(Task goal) Quote the whole listing word for word, please.

(Supplied material)
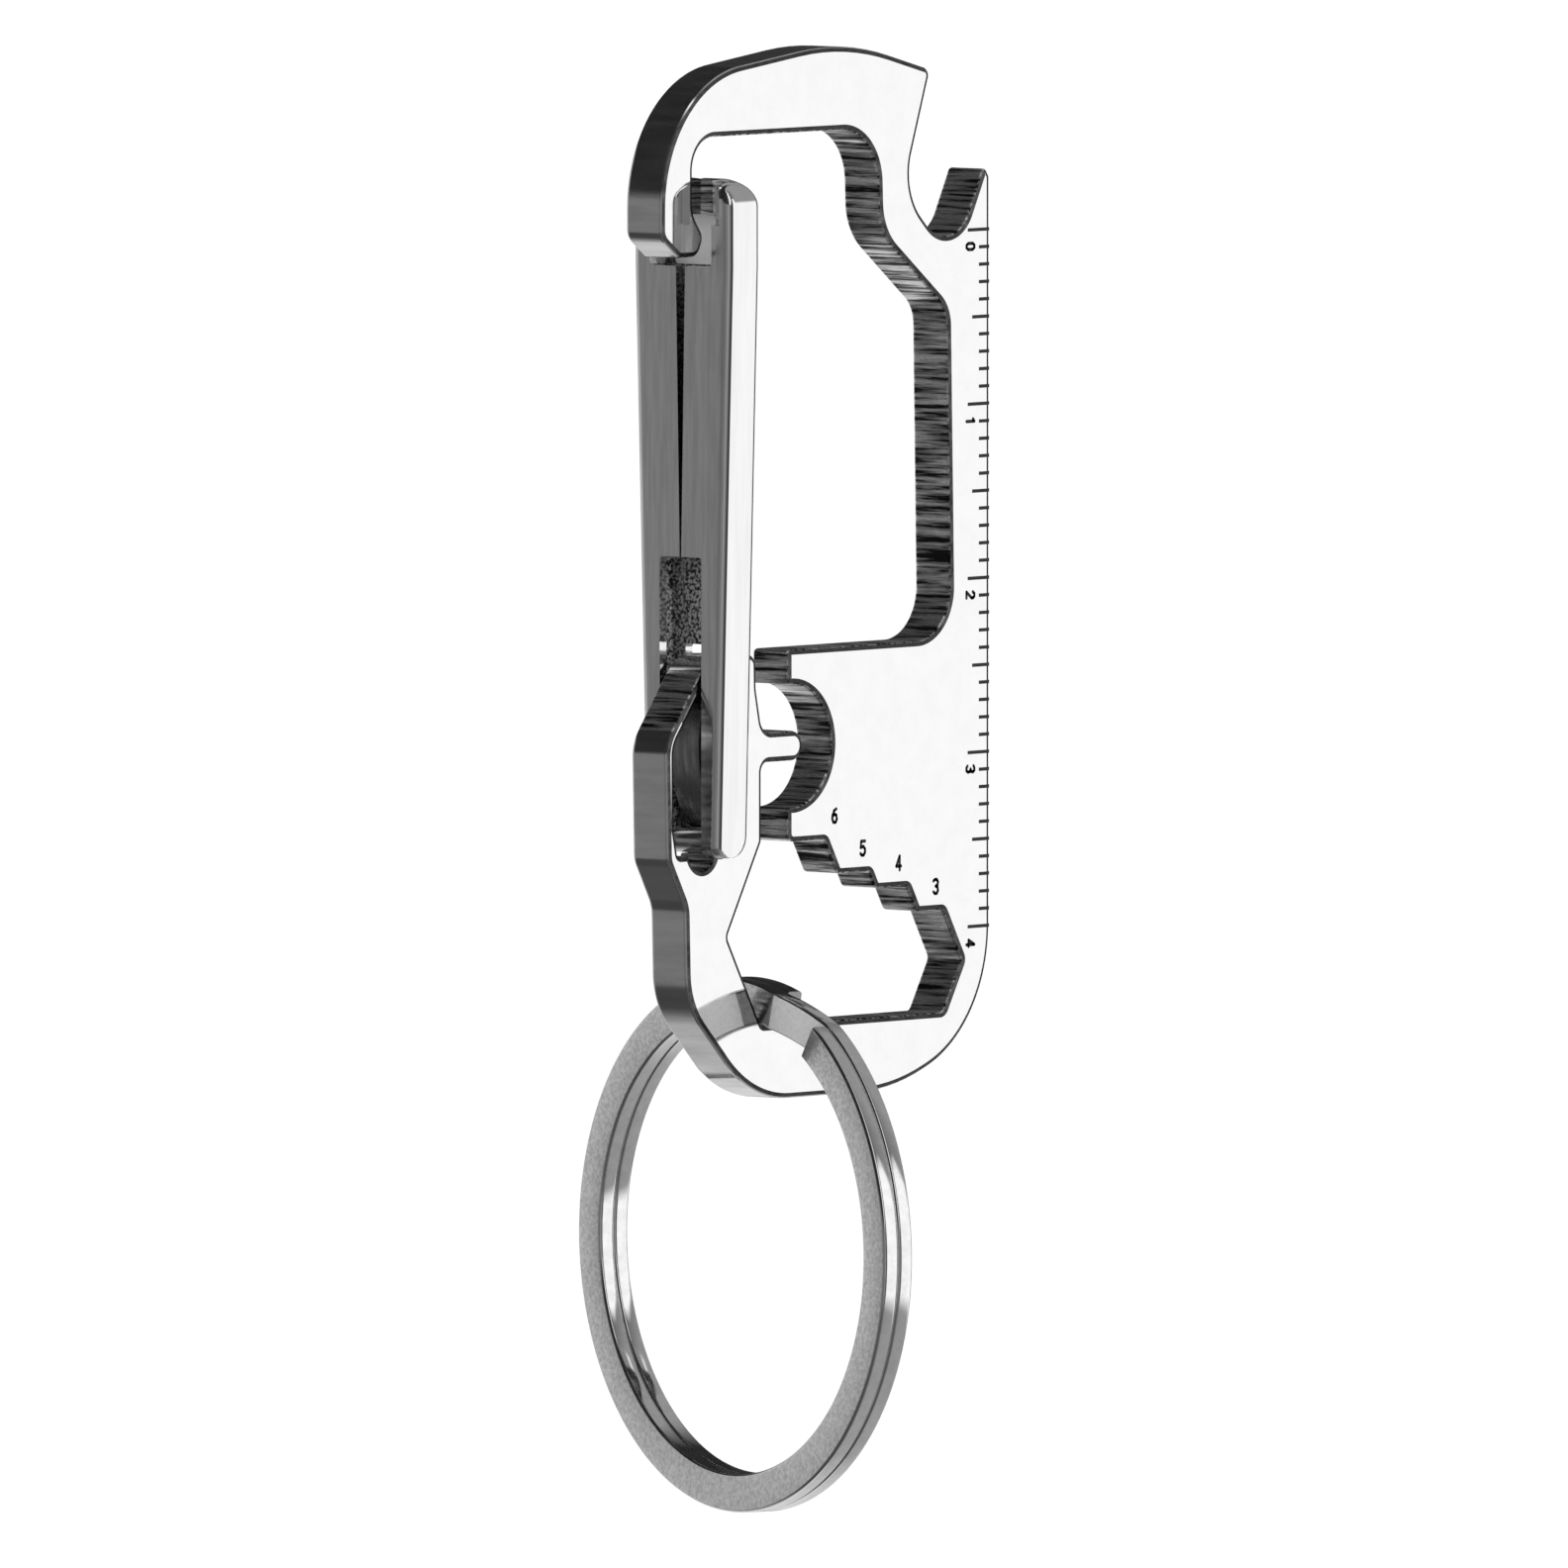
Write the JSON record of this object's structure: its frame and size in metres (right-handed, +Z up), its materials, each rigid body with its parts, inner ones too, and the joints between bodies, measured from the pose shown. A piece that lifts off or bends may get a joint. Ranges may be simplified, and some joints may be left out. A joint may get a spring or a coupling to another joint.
{
  "type": "keychain bottle opener",
  "caption": "Flat steel carabiner tool with bottle opener, ruler edge, stepped wrench opening, sprung folded gate and hanging split ring.",
  "frame": {"origin": "hook seat: middle of the underside of the hook's arch, in the plate's middle plane", "axes": "+Z up from the ring to the hook, +X from the hook's back to the ruler edge, -Y towards the marked face"},
  "size_m": [0.0292, 0.03, 0.0837],
  "materials": {
    "polished_plate": "mirror-polished stainless steel with rough cut edges",
    "gate_sheet": "polished cheeks and satin flanges",
    "pin_steel": "ground",
    "spring_steel": "blued spring steel, satin",
    "ring_wire": "satin faces and polished rims",
    "mark_fill": "matt black fill in engraved lines"
  },
  "bodies": {
    "plate": {"body_plate": "polished_plate", "gate_spring": "spring_steel", "ruler_marks": "mark_fill", "size_marks": "mark_fill"},
    "gate": {"gate": "gate_sheet", "gate_pin": "pin_steel"},
    "ring": {"split_ring": "ring_wire"}
  },
  "joints": [
    {"name": "gate_hinge", "type": "hinge", "parent": "plate", "child": "gate", "pos_m": [-0.0053, 0, -0.04015], "axis": [0, 1, 0], "range_deg": [0, 20], "stiffness_Nm_per_rad": 0.05, "springref_deg": -17.19},
    {"name": "ring_swing", "type": "hinge", "parent": "plate", "child": "ring", "pos_m": [0, 0, -0.05695], "axis": [0.9659, -0.2588, 0], "range_deg": [-90, 80]}
  ]
}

(Final answer)
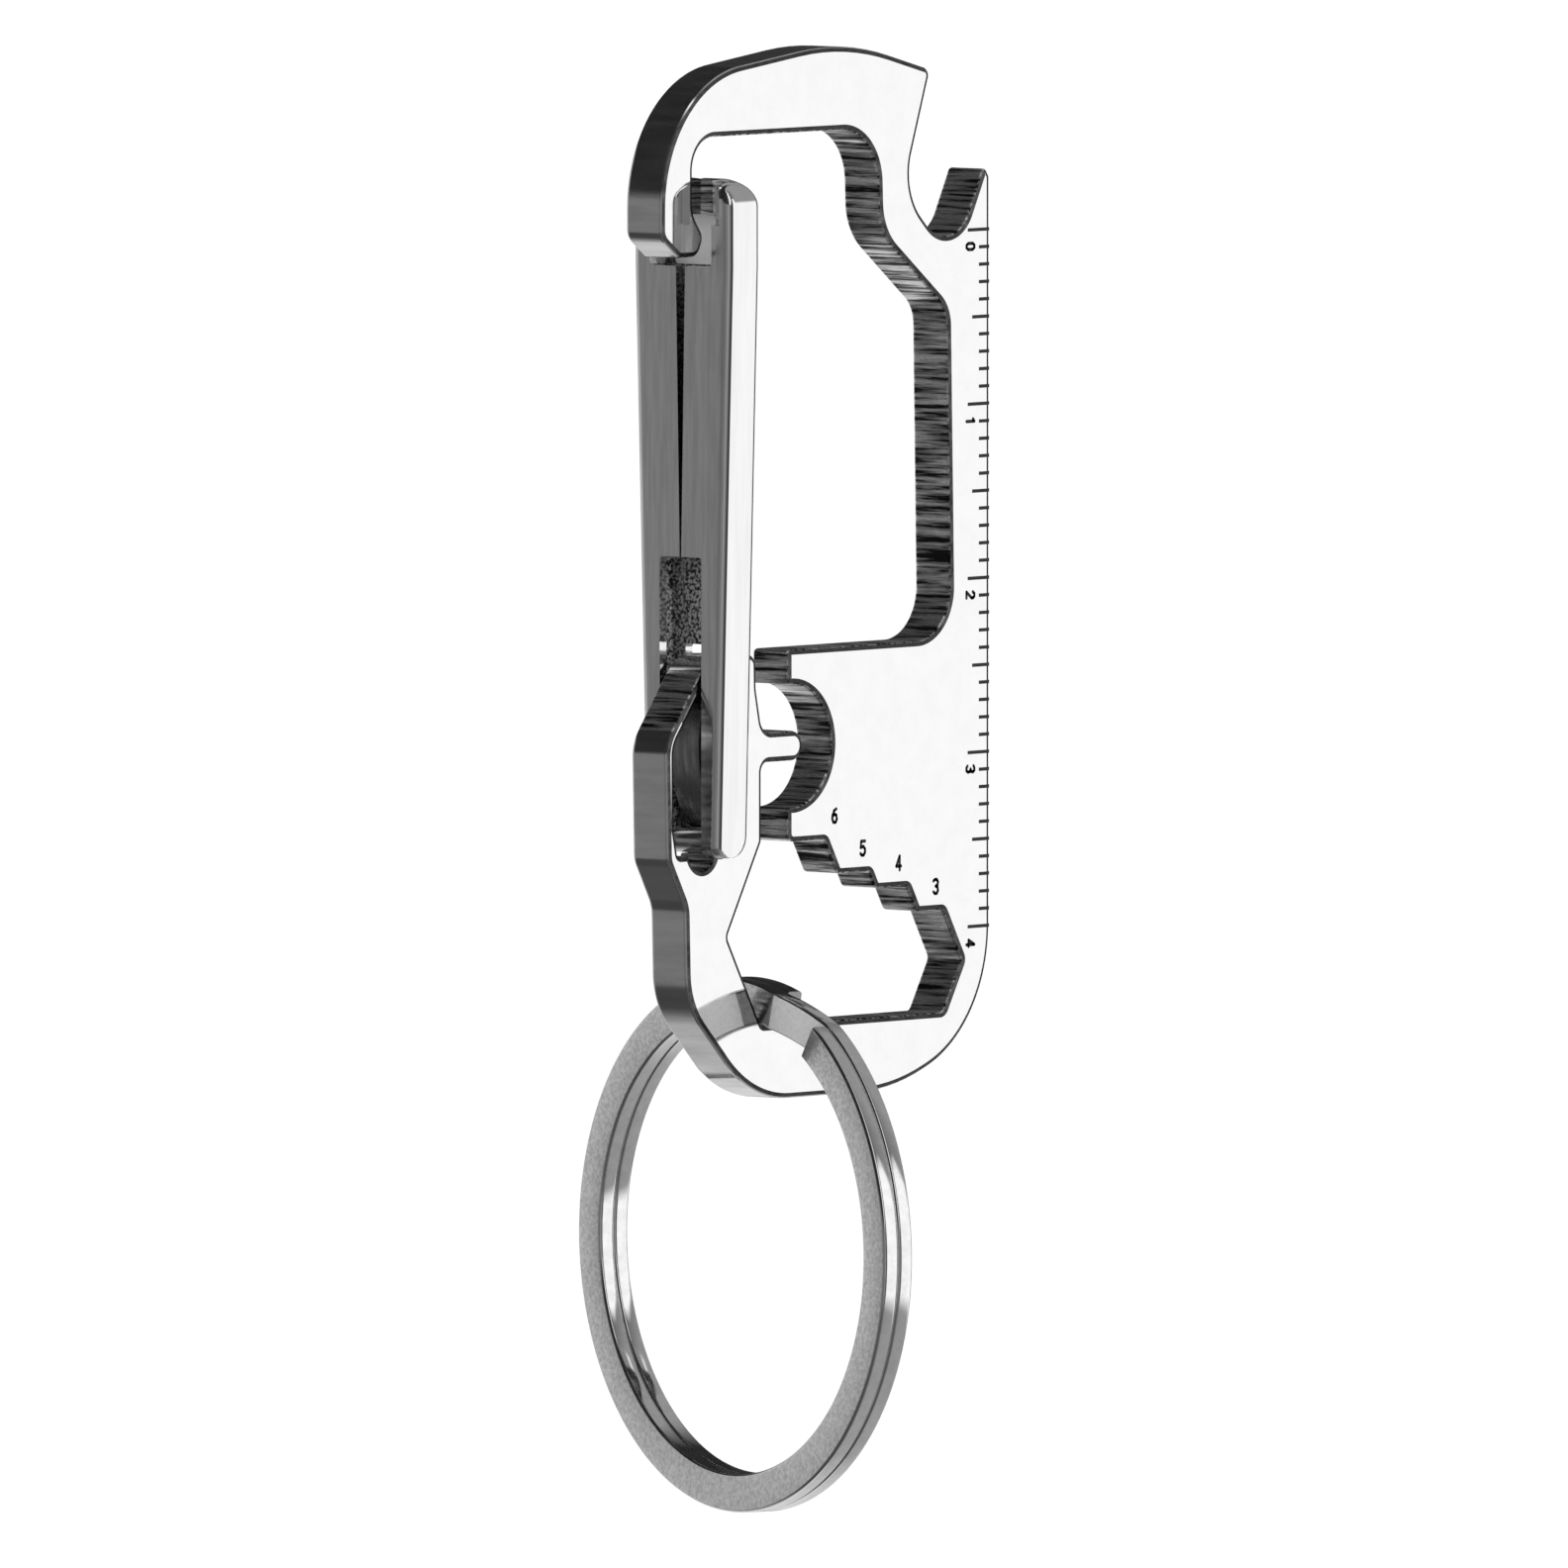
Write the JSON record of this object's structure: its frame and size in metres (right-handed, +Z up), its materials, each rigid body with its parts, inner ones too, and the joints between bodies, measured from the pose shown. A piece that lifts off or bends may get a joint. Ranges may be simplified, and some joints may be left out. A joint may get a spring or a coupling to another joint.
{
  "type": "keychain bottle opener",
  "caption": "Flat steel carabiner tool with bottle opener, ruler edge, stepped wrench opening, sprung folded gate and hanging split ring.",
  "frame": {"origin": "hook seat: middle of the underside of the hook's arch, in the plate's middle plane", "axes": "+Z up from the ring to the hook, +X from the hook's back to the ruler edge, -Y towards the marked face"},
  "size_m": [0.0292, 0.03, 0.0837],
  "materials": {
    "polished_plate": "mirror-polished stainless steel with rough cut edges",
    "gate_sheet": "polished cheeks and satin flanges",
    "pin_steel": "ground",
    "spring_steel": "blued spring steel, satin",
    "ring_wire": "satin faces and polished rims",
    "mark_fill": "matt black fill in engraved lines"
  },
  "bodies": {
    "plate": {"body_plate": "polished_plate", "gate_spring": "spring_steel", "ruler_marks": "mark_fill", "size_marks": "mark_fill"},
    "gate": {"gate": "gate_sheet", "gate_pin": "pin_steel"},
    "ring": {"split_ring": "ring_wire"}
  },
  "joints": [
    {"name": "gate_hinge", "type": "hinge", "parent": "plate", "child": "gate", "pos_m": [-0.0053, 0, -0.04015], "axis": [0, 1, 0], "range_deg": [0, 20], "stiffness_Nm_per_rad": 0.05, "springref_deg": -17.19},
    {"name": "ring_swing", "type": "hinge", "parent": "plate", "child": "ring", "pos_m": [0, 0, -0.05695], "axis": [0.9659, -0.2588, 0], "range_deg": [-90, 80]}
  ]
}